San Diegans who have lost their homes through foreclosure or short-sales thought they had emerged from the dark times and could start rebuilding their lives.
Then the state tax man came calling.
With less than six weeks before taxes are due, an estimated 16,000 former homeowners statewide will owe $15 million in extra income taxes this year and $29 million through 2012.
The tax applies to what is called the “cancellation of debt” that occurs when property owners lose their homes through foreclosure or arrange a short-sale in which they sell for less than the mortgage balance. The lender sends them a form itemizing the forgiven debt, and the amount is subject to income tax.
Congress exempted most homeowners from the extra federal tax through 2012, and the state followed suit for 2007 and 2008 but did not extend the provision last year. The state Assembly may vote tomorrow on a bill to repeal the tax, but Gov. Arnold Schwarzenegger vetoed such a bill last year over unrelated provisions.

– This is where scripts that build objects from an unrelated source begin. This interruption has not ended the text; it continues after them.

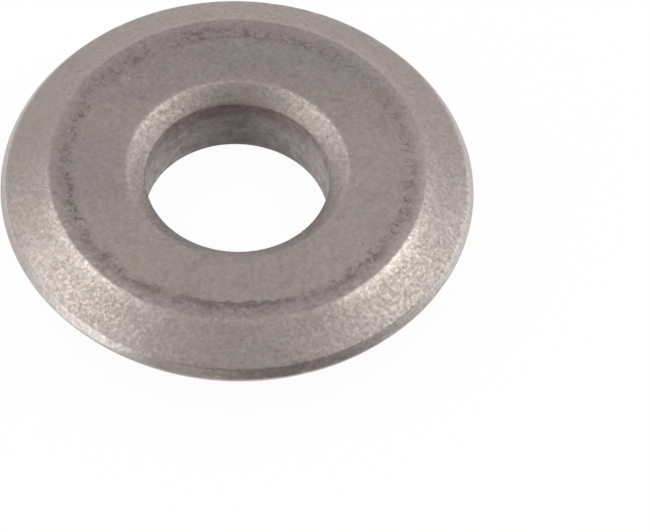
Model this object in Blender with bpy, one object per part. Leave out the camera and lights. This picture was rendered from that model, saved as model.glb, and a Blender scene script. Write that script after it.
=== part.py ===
"""Tile cutter scoring wheel: one ring of sintered tungsten carbide with a double-bevelled cutting rim.

The wheel lies flat. Its bore axis is the Z axis and the origin is the centre of its lower face, so the
lower face rests on the plane Z = 0. Lengths are written in millimetres and turned into metres by MM.

The section is turned in one piece. From the bore outwards each side has a chamfered bore mouth, a flat
land with a shallow ring groove in it, a long ground bevel and a short steep flank. The two flanks meet
in the cutting edge, which lies nearer the upper face than the lower one.
"""
import math

import bmesh
import bpy

MM = 0.001

# Overall sizes of the wheel
OUTER_DIAMETER = 16.0 * MM
BORE_DIAMETER = 6.2 * MM
THICKNESS = 3.0 * MM

# Cutting rim: the edge's height over the lower face, and the two angles ground on each side of it
EDGE_HEIGHT = 1.88 * MM
FLANK_HEIGHT = 0.34 * MM
FLANK_ANGLE = math.radians(60.0)
BEVEL_ANGLE = math.radians(28.4)

# Bore mouths
UPPER_MOUTH_WIDTH = 0.66 * MM
UPPER_MOUTH_DEPTH = 0.5 * MM
LOWER_MOUTH_WIDTH = 0.28 * MM
LOWER_MOUTH_DEPTH = 0.28 * MM

# Ring groove between the lapped seat and the as-sintered margin of each land
MARGIN_WIDTH = 0.56 * MM
GROOVE_WIDTH = 0.2 * MM
GROOVE_DEPTH = 0.03 * MM

# Width of the small rounding on each kind of corner
EDGE_BREAK = 0.03 * MM
FLANK_BREAK = 0.05 * MM
LAND_BREAK = 0.06 * MM
MOUTH_BREAK = 0.1 * MM

# Facets
TURN_STEPS = 120
BREAK_SEGMENTS = 2
SHARP_ANGLE = math.radians(25.0)

CARBIDE_COLOUR = (0.42, 0.39, 0.365, 1.0)
CARBIDE_ROUGHNESS = 0.5
CARBIDE_METALLIC = 0.85


def clear_scene():
    for item in list(bpy.data.objects):
        bpy.data.objects.remove(item, do_unlink=True)


def ring_groove(land_rim_radius):
    """Radii of a land groove's outer lip, floor and inner lip, set in from the land's rim."""
    outer_lip = land_rim_radius - MARGIN_WIDTH
    return outer_lip, outer_lip - GROOVE_WIDTH / 2, outer_lip - GROOVE_WIDTH


def wheel_section():
    """Corners of the wheel's section as (radius, height, break width), counter-clockwise from the bore."""
    bore_radius = BORE_DIAMETER / 2
    edge_radius = OUTER_DIAMETER / 2
    flank_radius = edge_radius - FLANK_HEIGHT / math.tan(FLANK_ANGLE)
    lower_rise = EDGE_HEIGHT - FLANK_HEIGHT
    upper_rise = THICKNESS - EDGE_HEIGHT - FLANK_HEIGHT
    lower_rim = flank_radius - lower_rise / math.tan(BEVEL_ANGLE)
    upper_rim = flank_radius - upper_rise / math.tan(BEVEL_ANGLE)
    lower_lip, lower_floor, lower_seat = ring_groove(lower_rim)
    upper_lip, upper_floor, upper_seat = ring_groove(upper_rim)
    return [
        (bore_radius, LOWER_MOUTH_DEPTH, LAND_BREAK),
        (bore_radius + LOWER_MOUTH_WIDTH, 0.0, LAND_BREAK),
        (lower_seat, 0.0, 0.0),
        (lower_floor, GROOVE_DEPTH, 0.0),
        (lower_lip, 0.0, 0.0),
        (lower_rim, 0.0, LAND_BREAK),
        (flank_radius, EDGE_HEIGHT - FLANK_HEIGHT, FLANK_BREAK),
        (edge_radius, EDGE_HEIGHT, EDGE_BREAK),
        (flank_radius, EDGE_HEIGHT + FLANK_HEIGHT, FLANK_BREAK),
        (upper_rim, THICKNESS, LAND_BREAK),
        (upper_lip, THICKNESS, 0.0),
        (upper_floor, THICKNESS - GROOVE_DEPTH, 0.0),
        (upper_seat, THICKNESS, 0.0),
        (bore_radius + UPPER_MOUTH_WIDTH, THICKNESS, MOUTH_BREAK),
        (bore_radius, THICKNESS - UPPER_MOUTH_DEPTH, LAND_BREAK),
    ]


def turn_section(mesh, section):
    """Spin the closed section one full turn about Z, which joins its last turn to its first."""
    corners = [mesh.verts.new((radius, 0.0, height)) for radius, height, _ in section]
    outline = [mesh.edges.new((corners[i - 1], corners[i])) for i in range(len(corners))]
    bmesh.ops.spin(
        mesh,
        geom=corners + outline,
        cent=(0.0, 0.0, 0.0),
        axis=(0.0, 0.0, 1.0),
        angle=math.tau,
        steps=TURN_STEPS,
        use_merge=True,
    )
    bmesh.ops.recalc_face_normals(mesh, faces=mesh.faces)


def is_ring_edge(edge, radius, height):
    """True for an edge that runs round the wheel at this radius and height."""
    reach = 0.001 * MM
    return all(
        abs(math.hypot(vert.co.x, vert.co.y) - radius) < reach and abs(vert.co.z - height) < reach
        for vert in edge.verts
    )


def break_corners(mesh, section):
    """Round each turned corner by its own small width, as tumbling and lapping leave it."""
    for radius, height, width in section:
        if width:
            ring = [edge for edge in mesh.edges if is_ring_edge(edge, radius, height)]
            bmesh.ops.bevel(
                mesh,
                geom=ring,
                offset=width,
                offset_type="OFFSET",
                affect="EDGES",
                segments=BREAK_SEGMENTS,
                profile=0.5,
                material=-1,
            )


def carbide_material():
    material = bpy.data.materials.new("sintered_carbide")
    material.use_nodes = True
    shader = material.node_tree.nodes["Principled BSDF"]
    shader.inputs["Base Color"].default_value = CARBIDE_COLOUR
    shader.inputs["Roughness"].default_value = CARBIDE_ROUGHNESS
    shader.inputs["Metallic"].default_value = CARBIDE_METALLIC
    return material


def build_cutting_wheel():
    section = wheel_section()
    mesh = bmesh.new()
    turn_section(mesh, section)
    break_corners(mesh, section)
    data = bpy.data.meshes.new("cutting_wheel")
    mesh.to_mesh(data)
    mesh.free()
    data.shade_smooth()
    data.set_sharp_from_angle(angle=SHARP_ANGLE)
    data.materials.append(carbide_material())
    wheel = bpy.data.objects.new("cutting_wheel", data)
    bpy.context.scene.collection.objects.link(wheel)
    return wheel


clear_scene()
build_cutting_wheel()
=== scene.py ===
# %% [markdown]
# A tile cutter wheel, dressed for its photograph
#
# The wheel is a small ring of sintered tungsten carbide, 16 mm across. Its solid is loaded as a fixed
# frame. This lesson turns a finer mesh of the same section over it, works the marks of pressing and
# grinding into that mesh, and gives it a grained metal finish. Then it sets the camera, floor and lamps.

# %% Load the frame
import math

import bmesh
import bpy
from mathutils import Matrix, Vector, noise


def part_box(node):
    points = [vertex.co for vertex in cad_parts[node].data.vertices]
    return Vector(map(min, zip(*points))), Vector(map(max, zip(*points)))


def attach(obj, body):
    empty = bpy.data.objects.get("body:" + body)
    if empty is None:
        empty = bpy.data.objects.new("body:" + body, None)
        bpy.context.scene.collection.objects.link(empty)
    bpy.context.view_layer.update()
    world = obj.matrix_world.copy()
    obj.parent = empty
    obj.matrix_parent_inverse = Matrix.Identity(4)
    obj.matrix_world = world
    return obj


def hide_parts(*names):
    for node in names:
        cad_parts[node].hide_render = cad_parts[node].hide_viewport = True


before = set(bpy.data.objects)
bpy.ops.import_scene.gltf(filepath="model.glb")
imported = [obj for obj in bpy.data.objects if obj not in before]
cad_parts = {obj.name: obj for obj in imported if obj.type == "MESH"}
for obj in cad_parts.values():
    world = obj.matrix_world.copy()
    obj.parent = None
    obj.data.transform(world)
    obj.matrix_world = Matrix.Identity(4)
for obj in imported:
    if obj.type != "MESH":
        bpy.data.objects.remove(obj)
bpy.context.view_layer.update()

MM = 0.001
low_corner, high_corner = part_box("cutting_wheel")
print("wheel box in mm:", [round(side / MM, 3) for side in high_corner - low_corner])

# %% [markdown]
# The section of the wheel
#
# A turned part is known by its section: the outline that a plane through its axis would cut. Two short
# flanks meet at 120 degrees in the cutting edge, long bevels rise from them at 28.4 degrees to the two
# flat lands, and chamfered mouths lead into the bore. The thickness comes from the frame. The other
# sizes are the ones the solid was turned from, so the new mesh lies on the old one everywhere.

# %% Sizes of the section
THICKNESS = high_corner.z
EDGE_RADIUS = 8.0 * MM
EDGE_HEIGHT = 1.88 * MM
FLANK_HEIGHT = 0.34 * MM
FLANK_ANGLE = math.radians(60.0)
BEVEL_ANGLE = math.radians(28.4)
BORE_RADIUS = 3.1 * MM
UPPER_MOUTH_WIDTH, UPPER_MOUTH_DEPTH = 0.66 * MM, 0.5 * MM
LOWER_MOUTH_WIDTH, LOWER_MOUTH_DEPTH = 0.28 * MM, 0.28 * MM
MARGIN_WIDTH = 0.56 * MM
GROOVE_WIDTH = 0.2 * MM
GROOVE_DEPTH = 0.03 * MM

flank_radius = EDGE_RADIUS - FLANK_HEIGHT / math.tan(FLANK_ANGLE)
lower_rim = flank_radius - (EDGE_HEIGHT - FLANK_HEIGHT) / math.tan(BEVEL_ANGLE)
upper_rim = flank_radius - (THICKNESS - EDGE_HEIGHT - FLANK_HEIGHT) / math.tan(BEVEL_ANGLE)
lower_groove = lower_rim - MARGIN_WIDTH - GROOVE_WIDTH / 2
upper_groove = upper_rim - MARGIN_WIDTH - GROOVE_WIDTH / 2
upper_mouth_rim = BORE_RADIUS + UPPER_MOUTH_WIDTH
lower_mouth_rim = BORE_RADIUS + LOWER_MOUTH_WIDTH
print("land rims in mm:", round(lower_rim / MM, 3), round(upper_rim / MM, 3))

# %% [markdown]
# The outline as a list of corners
#
# Each corner has a radius, a height and the width of its small rounding. No corner of a real part is
# perfectly sharp, and the thin light line that a rounded corner catches is what tells the eye that it
# is looking at metal. Corners without a rounding only mark the strip of land that gets a finer mesh.

# %% Corners, from the bore's foot round to its top
EDGE_BREAK = 0.03 * MM
FLANK_BREAK = 0.05 * MM
LAND_BREAK = 0.06 * MM
MOUTH_BREAK = 0.1 * MM
FINE_STRIP = 0.2 * MM

outline = [
    (BORE_RADIUS, LOWER_MOUTH_DEPTH, LAND_BREAK),
    (lower_mouth_rim, 0.0, LAND_BREAK),
    (lower_groove - FINE_STRIP, 0.0, 0.0),
    (lower_groove + FINE_STRIP, 0.0, 0.0),
    (lower_rim, 0.0, LAND_BREAK),
    (flank_radius, EDGE_HEIGHT - FLANK_HEIGHT, FLANK_BREAK),
    (EDGE_RADIUS, EDGE_HEIGHT, EDGE_BREAK),
    (flank_radius, EDGE_HEIGHT + FLANK_HEIGHT, FLANK_BREAK),
    (upper_rim, THICKNESS, LAND_BREAK),
    (upper_groove + FINE_STRIP, THICKNESS, 0.0),
    (upper_groove - FINE_STRIP, THICKNESS, 0.0),
    (upper_mouth_rim, THICKNESS, MOUTH_BREAK),
    (BORE_RADIUS, THICKNESS - UPPER_MOUTH_DEPTH, LAND_BREAK),
]
print("corners in the outline:", len(outline))

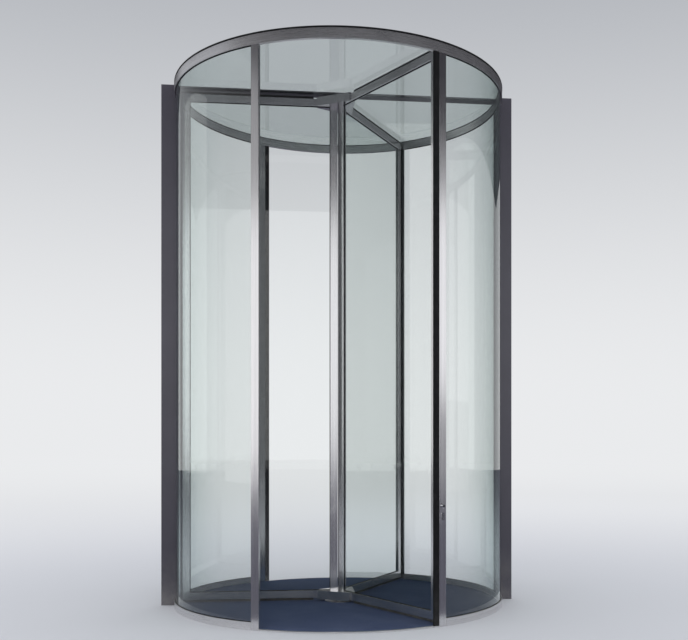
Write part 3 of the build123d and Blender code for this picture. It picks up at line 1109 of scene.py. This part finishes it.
def make_camera():
    """The photograph's viewing place: level, at standing eye height, a little left of the axis."""
    photo_width, photo_height = 688, 640
    focal_pixels = 954
    centre_x, horizon_y = 387, 440
    heading = 6.4
    sensor = 36
    data = bpy.data.cameras.new("camera")
    data.sensor_width = sensor
    data.lens = focal_pixels / photo_width * sensor
    data.shift_x = (photo_width / 2 - centre_x) / photo_width
    data.shift_y = (horizon_y - photo_height / 2) / photo_width
    data.clip_end = 300
    camera = put_in_scene("camera", data)
    camera.location = (-0.551, -8.864, 1.498)
    camera.rotation_euler = (math.radians(90), 0, math.radians(-heading))
    bpy.context.scene.camera = camera


make_floor()
make_world()
overhead("canopy_front", (2.4, -7.0, 8.2), 23.8, 8.0, CANOPY)
overhead("canopy_back", (3.7, 5.5, 8.2), 21.2, 17.0, CANOPY)
overhead("hood", (-0.25, -3.0, 6.5), 9.5, 10.0, (0.05, 0.05, 0.058, 1), through_glass=True)
paving(1.85, 40.0, (0.12, 0.12, 0.152, 1))
standing("front", "white", 4.1, 6.2, (1.12, 1.13, 1.15, 1), through_glass=True)
standing("front", "dark", 7.8, 1.2, (0.06, 0.06, 0.07, 1))
standing("front", "grey", 9.3, 1.8, (0.50, 0.50, 0.51, 1))
standing("back_left", "white", 5.0, 8.5, (1.0, 1.0, 1.0, 1), straight=False, through_glass=True)
standing("left", "white", 3.65, 6.3, (1.19, 1.19, 1.20, 1))
standing("left", "grey", 8.5, 3.4, (0.40, 0.40, 0.41, 1))
standing("right", "white", 4.7, 4.6, (1.13, 1.14, 1.16, 1))
standing("right", "grey", 1.35, 2.1, (0.40, 0.40, 0.42, 1))
standing("right", "high", 7.7, 1.4, (0.35, 0.35, 0.36, 1))
soft_box("key", (-13.0, -8.0, 3.9), 12.0, 7.0, 230, (1.0, 0.98, 0.96))
soft_box("fill", (13.5, -6.5, 3.8), 9.0, 7.0, 160, (0.96, 0.98, 1.0))
soft_box("front", (0.0, -17.0, 4.6), 12.0, 6.0, 190, (1.0, 1.0, 1.0))
soft_box("back_left", (-13.0, 5.5, 3.9), 9.0, 7.0, 190, (1.0, 1.0, 1.0))
soft_box("back_right", (7.0, 14.0, 8.5), 9.0, 6.0, 220, (1.0, 1.0, 1.0))
make_camera()
bpy.context.scene.view_settings.view_transform = "Standard"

“They’re probably stuck,” San Diego tax attorney Bob Kevane said of former homeowners facing the tax. “The biggest way around it is if you’re insolvent.”
Brad Nemeth, another tax attorney, said he doubts the tax will be eliminated.
“The state of California is seriously upside down financially, and I think the governor will probably veto it again,” Nemeth said.
H.D. Palmer, a spokesman for the Department of Finance, said Schwarzenegger remains opposed to the bill in its present form but has not announced whether he will veto it again. Other versions of the tax repeal are in the hopper and could be passed next month, legislators’ analysts said.
Failure to halt the tax could cost Jack and Phyllis Roth of Fletcher Hills as much as $20,000 in state income taxes this year — they paid $781 last year — because of the home they sold short in Flinn Springs in November. They bought it in 2004 for $545,000, invested $50,000 in improvements, and then saw its value fall by one-third before they sold it for $410,000. The result was about $190,000 in net loss that was forgiven by the Roths’ lender.
Phyllis Roth, 63, a tax preparer, said she did not realize until recently that the state would treat the short-sale differently than the Internal Revenue Service would. She estimates her state taxes at $15,000 to $20,000.
“I didn’t call anybody,” she said. “I was looking online and didn’t see anything. That’s what happens when you rely on yourself.”